* **Available data**:
>> begin

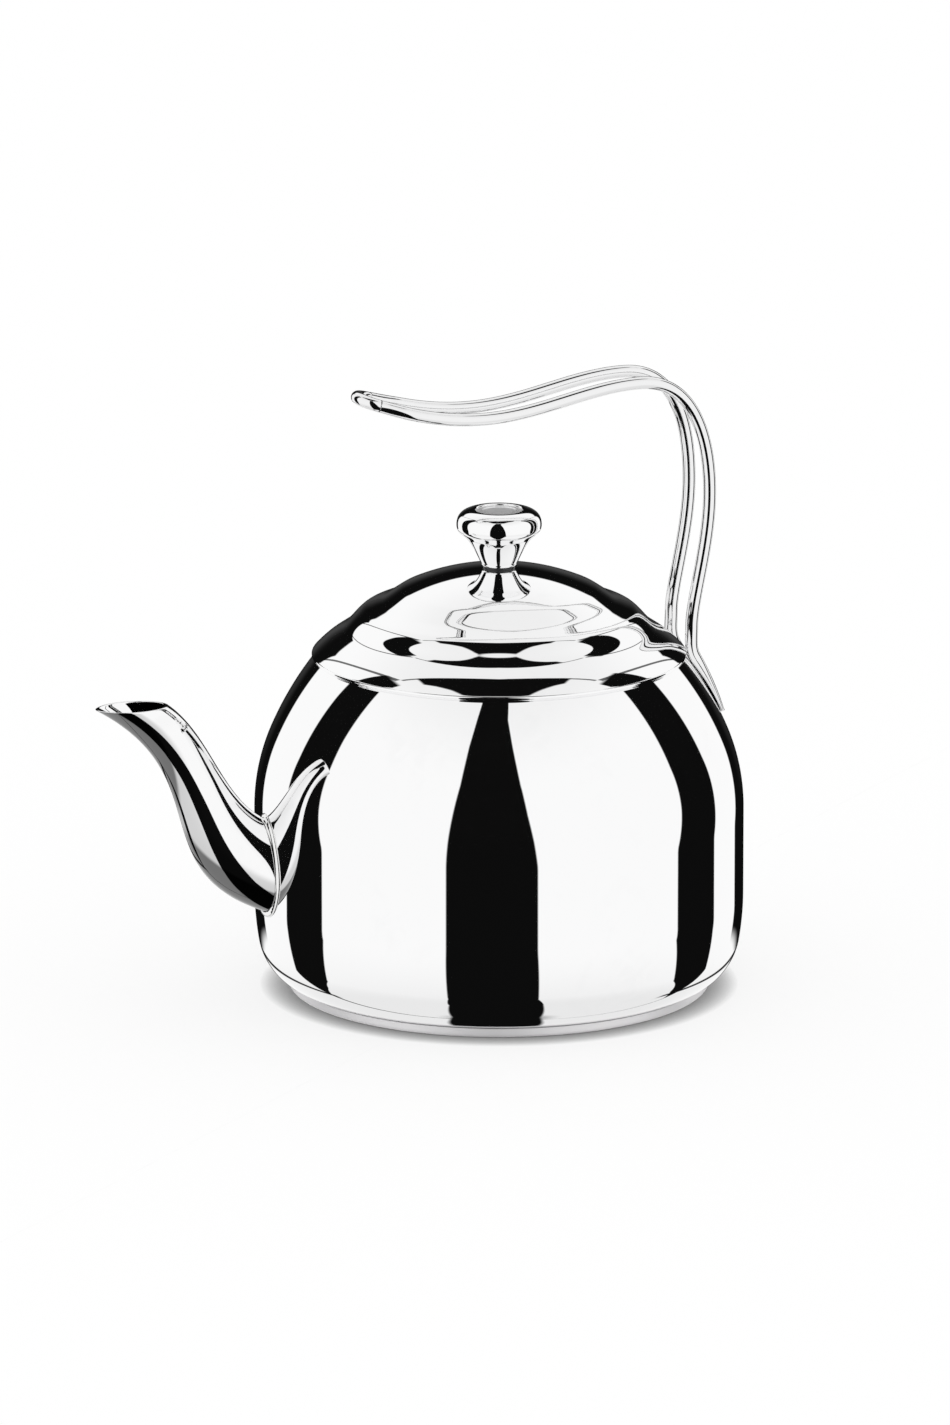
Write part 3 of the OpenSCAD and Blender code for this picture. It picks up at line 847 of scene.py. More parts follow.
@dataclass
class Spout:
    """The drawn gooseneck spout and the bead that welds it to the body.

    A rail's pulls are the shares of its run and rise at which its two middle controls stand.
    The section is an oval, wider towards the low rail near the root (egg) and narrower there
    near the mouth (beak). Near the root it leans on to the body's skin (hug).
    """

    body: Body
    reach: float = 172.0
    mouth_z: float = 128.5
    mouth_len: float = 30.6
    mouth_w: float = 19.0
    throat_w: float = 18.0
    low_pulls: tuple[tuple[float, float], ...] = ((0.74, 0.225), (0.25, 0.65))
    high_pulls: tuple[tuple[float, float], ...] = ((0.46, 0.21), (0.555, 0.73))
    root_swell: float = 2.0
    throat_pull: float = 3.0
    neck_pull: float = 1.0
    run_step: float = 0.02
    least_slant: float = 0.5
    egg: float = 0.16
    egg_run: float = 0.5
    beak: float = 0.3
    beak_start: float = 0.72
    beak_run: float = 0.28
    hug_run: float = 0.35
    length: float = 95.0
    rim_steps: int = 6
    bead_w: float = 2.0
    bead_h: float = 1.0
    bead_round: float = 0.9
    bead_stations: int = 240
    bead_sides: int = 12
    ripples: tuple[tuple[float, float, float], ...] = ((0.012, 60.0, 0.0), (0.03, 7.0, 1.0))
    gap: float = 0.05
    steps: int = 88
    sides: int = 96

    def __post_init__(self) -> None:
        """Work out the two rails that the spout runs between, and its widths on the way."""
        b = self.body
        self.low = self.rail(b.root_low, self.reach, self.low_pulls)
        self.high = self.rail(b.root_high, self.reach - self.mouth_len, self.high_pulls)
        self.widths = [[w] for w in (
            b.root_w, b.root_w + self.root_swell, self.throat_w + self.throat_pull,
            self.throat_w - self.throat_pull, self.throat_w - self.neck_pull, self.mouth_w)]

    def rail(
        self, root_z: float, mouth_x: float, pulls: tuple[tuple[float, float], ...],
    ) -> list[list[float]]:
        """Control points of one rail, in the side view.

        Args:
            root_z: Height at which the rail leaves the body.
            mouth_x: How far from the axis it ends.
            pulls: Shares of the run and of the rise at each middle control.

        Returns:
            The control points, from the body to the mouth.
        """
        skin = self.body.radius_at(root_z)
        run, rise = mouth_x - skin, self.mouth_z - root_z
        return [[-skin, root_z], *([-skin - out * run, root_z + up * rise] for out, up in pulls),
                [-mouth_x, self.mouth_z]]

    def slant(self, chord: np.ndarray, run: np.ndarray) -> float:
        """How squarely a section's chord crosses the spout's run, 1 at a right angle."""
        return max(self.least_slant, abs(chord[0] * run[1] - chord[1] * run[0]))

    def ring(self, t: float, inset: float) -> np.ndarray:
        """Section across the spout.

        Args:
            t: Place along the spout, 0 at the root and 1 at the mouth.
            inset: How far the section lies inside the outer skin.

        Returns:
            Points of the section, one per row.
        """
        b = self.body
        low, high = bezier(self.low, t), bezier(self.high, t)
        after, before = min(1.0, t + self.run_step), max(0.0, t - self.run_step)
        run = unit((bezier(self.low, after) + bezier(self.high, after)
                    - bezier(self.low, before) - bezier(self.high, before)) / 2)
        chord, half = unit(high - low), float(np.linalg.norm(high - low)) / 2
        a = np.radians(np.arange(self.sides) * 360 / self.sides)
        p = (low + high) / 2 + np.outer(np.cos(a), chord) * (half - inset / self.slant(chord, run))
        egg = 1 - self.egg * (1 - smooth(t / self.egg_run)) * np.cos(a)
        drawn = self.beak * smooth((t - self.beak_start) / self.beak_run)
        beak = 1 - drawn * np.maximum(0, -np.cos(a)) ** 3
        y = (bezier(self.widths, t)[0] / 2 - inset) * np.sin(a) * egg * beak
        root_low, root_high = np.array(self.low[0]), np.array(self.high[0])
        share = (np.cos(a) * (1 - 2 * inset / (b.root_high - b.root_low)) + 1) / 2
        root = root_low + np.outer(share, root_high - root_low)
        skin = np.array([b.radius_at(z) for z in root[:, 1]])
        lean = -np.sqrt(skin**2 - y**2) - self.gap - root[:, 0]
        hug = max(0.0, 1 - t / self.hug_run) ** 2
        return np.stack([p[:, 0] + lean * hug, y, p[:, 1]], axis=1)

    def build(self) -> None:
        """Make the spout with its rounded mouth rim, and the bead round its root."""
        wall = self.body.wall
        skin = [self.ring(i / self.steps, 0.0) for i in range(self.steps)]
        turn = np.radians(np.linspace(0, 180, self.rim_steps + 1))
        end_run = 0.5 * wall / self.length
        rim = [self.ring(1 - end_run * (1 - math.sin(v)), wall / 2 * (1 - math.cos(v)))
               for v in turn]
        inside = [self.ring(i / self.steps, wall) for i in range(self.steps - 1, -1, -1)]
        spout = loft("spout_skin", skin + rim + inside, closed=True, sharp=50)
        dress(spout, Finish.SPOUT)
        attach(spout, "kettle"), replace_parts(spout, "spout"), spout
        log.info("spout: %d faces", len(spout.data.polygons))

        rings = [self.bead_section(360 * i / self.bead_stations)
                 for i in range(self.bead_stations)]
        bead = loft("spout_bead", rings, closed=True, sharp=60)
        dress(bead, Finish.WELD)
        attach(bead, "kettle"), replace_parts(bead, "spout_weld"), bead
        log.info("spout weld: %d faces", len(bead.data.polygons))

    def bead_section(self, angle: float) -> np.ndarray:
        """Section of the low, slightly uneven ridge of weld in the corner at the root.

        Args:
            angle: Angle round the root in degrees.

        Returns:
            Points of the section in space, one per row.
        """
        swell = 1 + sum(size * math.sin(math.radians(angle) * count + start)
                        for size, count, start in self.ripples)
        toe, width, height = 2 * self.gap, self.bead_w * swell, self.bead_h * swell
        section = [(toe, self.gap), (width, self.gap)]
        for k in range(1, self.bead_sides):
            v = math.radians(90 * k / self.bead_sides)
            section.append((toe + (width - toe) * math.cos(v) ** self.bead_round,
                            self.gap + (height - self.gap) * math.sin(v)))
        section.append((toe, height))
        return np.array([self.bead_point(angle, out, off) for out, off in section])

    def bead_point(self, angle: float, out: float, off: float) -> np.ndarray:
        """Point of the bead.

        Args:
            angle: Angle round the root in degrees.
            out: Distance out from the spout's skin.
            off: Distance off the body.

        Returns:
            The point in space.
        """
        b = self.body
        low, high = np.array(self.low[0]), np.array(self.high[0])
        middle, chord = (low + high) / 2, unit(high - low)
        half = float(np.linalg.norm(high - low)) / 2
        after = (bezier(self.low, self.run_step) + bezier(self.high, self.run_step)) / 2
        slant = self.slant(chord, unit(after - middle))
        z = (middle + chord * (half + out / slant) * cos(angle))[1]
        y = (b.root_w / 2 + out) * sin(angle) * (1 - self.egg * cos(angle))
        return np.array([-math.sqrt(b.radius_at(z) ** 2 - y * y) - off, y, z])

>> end

* **What the task asks**:
Reproduce the material precisely, including every line.

* **Correct result**:
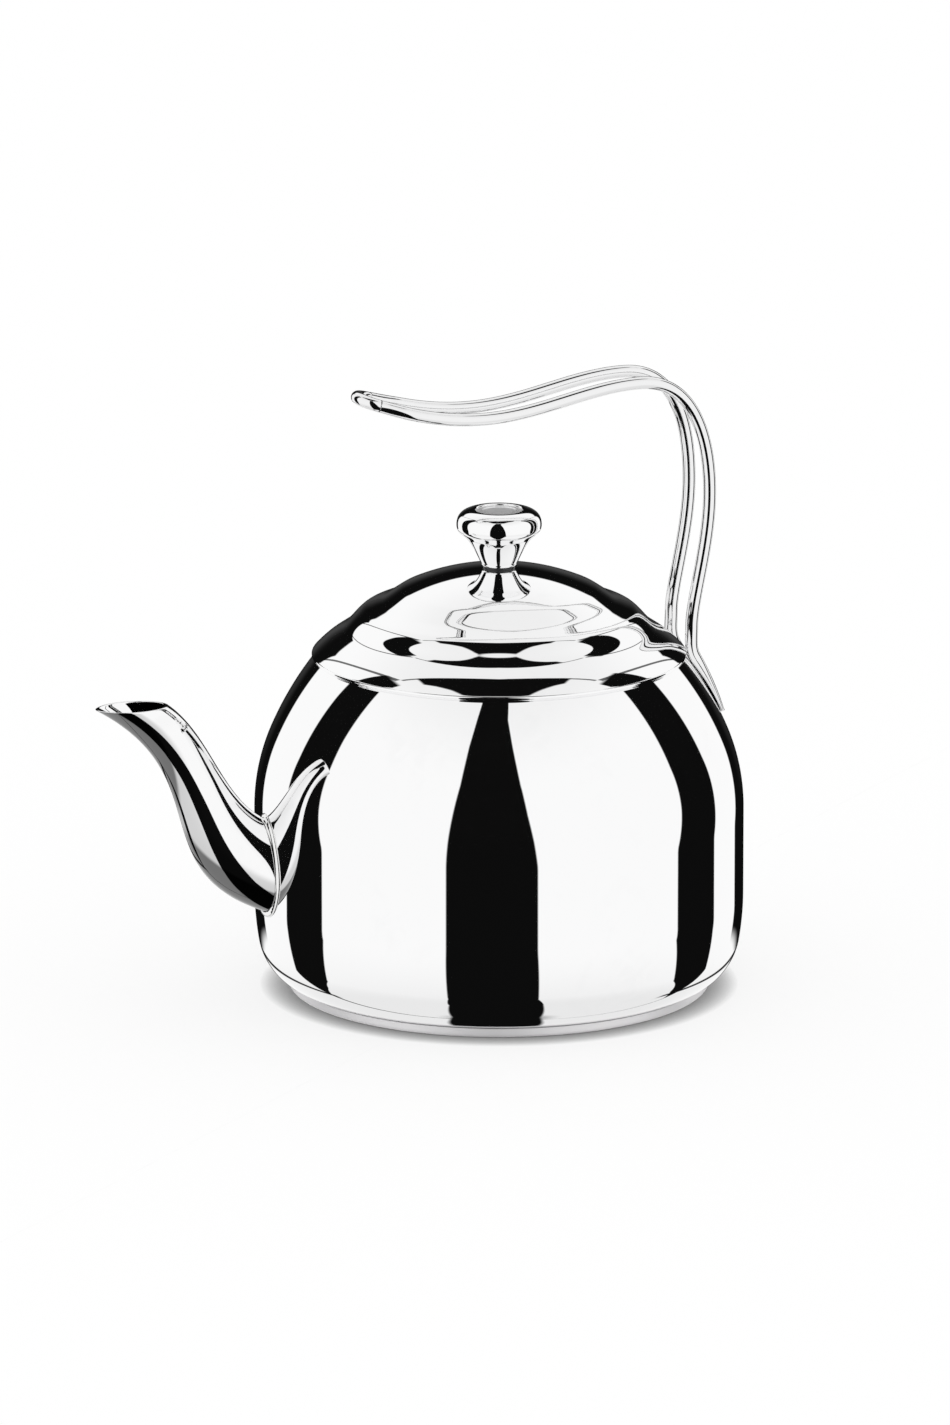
Write part 3 of the OpenSCAD and Blender code for this picture. It picks up at line 847 of scene.py. More parts follow.
@dataclass
class Spout:
    """The drawn gooseneck spout and the bead that welds it to the body.

    A rail's pulls are the shares of its run and rise at which its two middle controls stand.
    The section is an oval, wider towards the low rail near the root (egg) and narrower there
    near the mouth (beak). Near the root it leans on to the body's skin (hug).
    """

    body: Body
    reach: float = 172.0
    mouth_z: float = 128.5
    mouth_len: float = 30.6
    mouth_w: float = 19.0
    throat_w: float = 18.0
    low_pulls: tuple[tuple[float, float], ...] = ((0.74, 0.225), (0.25, 0.65))
    high_pulls: tuple[tuple[float, float], ...] = ((0.46, 0.21), (0.555, 0.73))
    root_swell: float = 2.0
    throat_pull: float = 3.0
    neck_pull: float = 1.0
    run_step: float = 0.02
    least_slant: float = 0.5
    egg: float = 0.16
    egg_run: float = 0.5
    beak: float = 0.3
    beak_start: float = 0.72
    beak_run: float = 0.28
    hug_run: float = 0.35
    length: float = 95.0
    rim_steps: int = 6
    bead_w: float = 2.0
    bead_h: float = 1.0
    bead_round: float = 0.9
    bead_stations: int = 240
    bead_sides: int = 12
    ripples: tuple[tuple[float, float, float], ...] = ((0.012, 60.0, 0.0), (0.03, 7.0, 1.0))
    gap: float = 0.05
    steps: int = 88
    sides: int = 96

    def __post_init__(self) -> None:
        """Work out the two rails that the spout runs between, and its widths on the way."""
        b = self.body
        self.low = self.rail(b.root_low, self.reach, self.low_pulls)
        self.high = self.rail(b.root_high, self.reach - self.mouth_len, self.high_pulls)
        self.widths = [[w] for w in (
            b.root_w, b.root_w + self.root_swell, self.throat_w + self.throat_pull,
            self.throat_w - self.throat_pull, self.throat_w - self.neck_pull, self.mouth_w)]

    def rail(
        self, root_z: float, mouth_x: float, pulls: tuple[tuple[float, float], ...],
    ) -> list[list[float]]:
        """Control points of one rail, in the side view.

        Args:
            root_z: Height at which the rail leaves the body.
            mouth_x: How far from the axis it ends.
            pulls: Shares of the run and of the rise at each middle control.

        Returns:
            The control points, from the body to the mouth.
        """
        skin = self.body.radius_at(root_z)
        run, rise = mouth_x - skin, self.mouth_z - root_z
        return [[-skin, root_z], *([-skin - out * run, root_z + up * rise] for out, up in pulls),
                [-mouth_x, self.mouth_z]]

    def slant(self, chord: np.ndarray, run: np.ndarray) -> float:
        """How squarely a section's chord crosses the spout's run, 1 at a right angle."""
        return max(self.least_slant, abs(chord[0] * run[1] - chord[1] * run[0]))

    def ring(self, t: float, inset: float) -> np.ndarray:
        """Section across the spout.

        Args:
            t: Place along the spout, 0 at the root and 1 at the mouth.
            inset: How far the section lies inside the outer skin.

        Returns:
            Points of the section, one per row.
        """
        b = self.body
        low, high = bezier(self.low, t), bezier(self.high, t)
        after, before = min(1.0, t + self.run_step), max(0.0, t - self.run_step)
        run = unit((bezier(self.low, after) + bezier(self.high, after)
                    - bezier(self.low, before) - bezier(self.high, before)) / 2)
        chord, half = unit(high - low), float(np.linalg.norm(high - low)) / 2
        a = np.radians(np.arange(self.sides) * 360 / self.sides)
        p = (low + high) / 2 + np.outer(np.cos(a), chord) * (half - inset / self.slant(chord, run))
        egg = 1 - self.egg * (1 - smooth(t / self.egg_run)) * np.cos(a)
        drawn = self.beak * smooth((t - self.beak_start) / self.beak_run)
        beak = 1 - drawn * np.maximum(0, -np.cos(a)) ** 3
        y = (bezier(self.widths, t)[0] / 2 - inset) * np.sin(a) * egg * beak
        root_low, root_high = np.array(self.low[0]), np.array(self.high[0])
        share = (np.cos(a) * (1 - 2 * inset / (b.root_high - b.root_low)) + 1) / 2
        root = root_low + np.outer(share, root_high - root_low)
        skin = np.array([b.radius_at(z) for z in root[:, 1]])
        lean = -np.sqrt(skin**2 - y**2) - self.gap - root[:, 0]
        hug = max(0.0, 1 - t / self.hug_run) ** 2
        return np.stack([p[:, 0] + lean * hug, y, p[:, 1]], axis=1)

    def build(self) -> None:
        """Make the spout with its rounded mouth rim, and the bead round its root."""
        wall = self.body.wall
        skin = [self.ring(i / self.steps, 0.0) for i in range(self.steps)]
        turn = np.radians(np.linspace(0, 180, self.rim_steps + 1))
        end_run = 0.5 * wall / self.length
        rim = [self.ring(1 - end_run * (1 - math.sin(v)), wall / 2 * (1 - math.cos(v)))
               for v in turn]
        inside = [self.ring(i / self.steps, wall) for i in range(self.steps - 1, -1, -1)]
        spout = loft("spout_skin", skin + rim + inside, closed=True, sharp=50)
        dress(spout, Finish.SPOUT)
        attach(spout, "kettle"), replace_parts(spout, "spout"), spout
        log.info("spout: %d faces", len(spout.data.polygons))

        rings = [self.bead_section(360 * i / self.bead_stations)
                 for i in range(self.bead_stations)]
        bead = loft("spout_bead", rings, closed=True, sharp=60)
        dress(bead, Finish.WELD)
        attach(bead, "kettle"), replace_parts(bead, "spout_weld"), bead
        log.info("spout weld: %d faces", len(bead.data.polygons))

    def bead_section(self, angle: float) -> np.ndarray:
        """Section of the low, slightly uneven ridge of weld in the corner at the root.

        Args:
            angle: Angle round the root in degrees.

        Returns:
            Points of the section in space, one per row.
        """
        swell = 1 + sum(size * math.sin(math.radians(angle) * count + start)
                        for size, count, start in self.ripples)
        toe, width, height = 2 * self.gap, self.bead_w * swell, self.bead_h * swell
        section = [(toe, self.gap), (width, self.gap)]
        for k in range(1, self.bead_sides):
            v = math.radians(90 * k / self.bead_sides)
            section.append((toe + (width - toe) * math.cos(v) ** self.bead_round,
                            self.gap + (height - self.gap) * math.sin(v)))
        section.append((toe, height))
        return np.array([self.bead_point(angle, out, off) for out, off in section])

    def bead_point(self, angle: float, out: float, off: float) -> np.ndarray:
        """Point of the bead.

        Args:
            angle: Angle round the root in degrees.
            out: Distance out from the spout's skin.
            off: Distance off the body.

        Returns:
            The point in space.
        """
        b = self.body
        low, high = np.array(self.low[0]), np.array(self.high[0])
        middle, chord = (low + high) / 2, unit(high - low)
        half = float(np.linalg.norm(high - low)) / 2
        after = (bezier(self.low, self.run_step) + bezier(self.high, self.run_step)) / 2
        slant = self.slant(chord, unit(after - middle))
        z = (middle + chord * (half + out / slant) * cos(angle))[1]
        y = (b.root_w / 2 + out) * sin(angle) * (1 - self.egg * cos(angle))
        return np.array([-math.sqrt(b.radius_at(z) ** 2 - y * y) - off, y, z])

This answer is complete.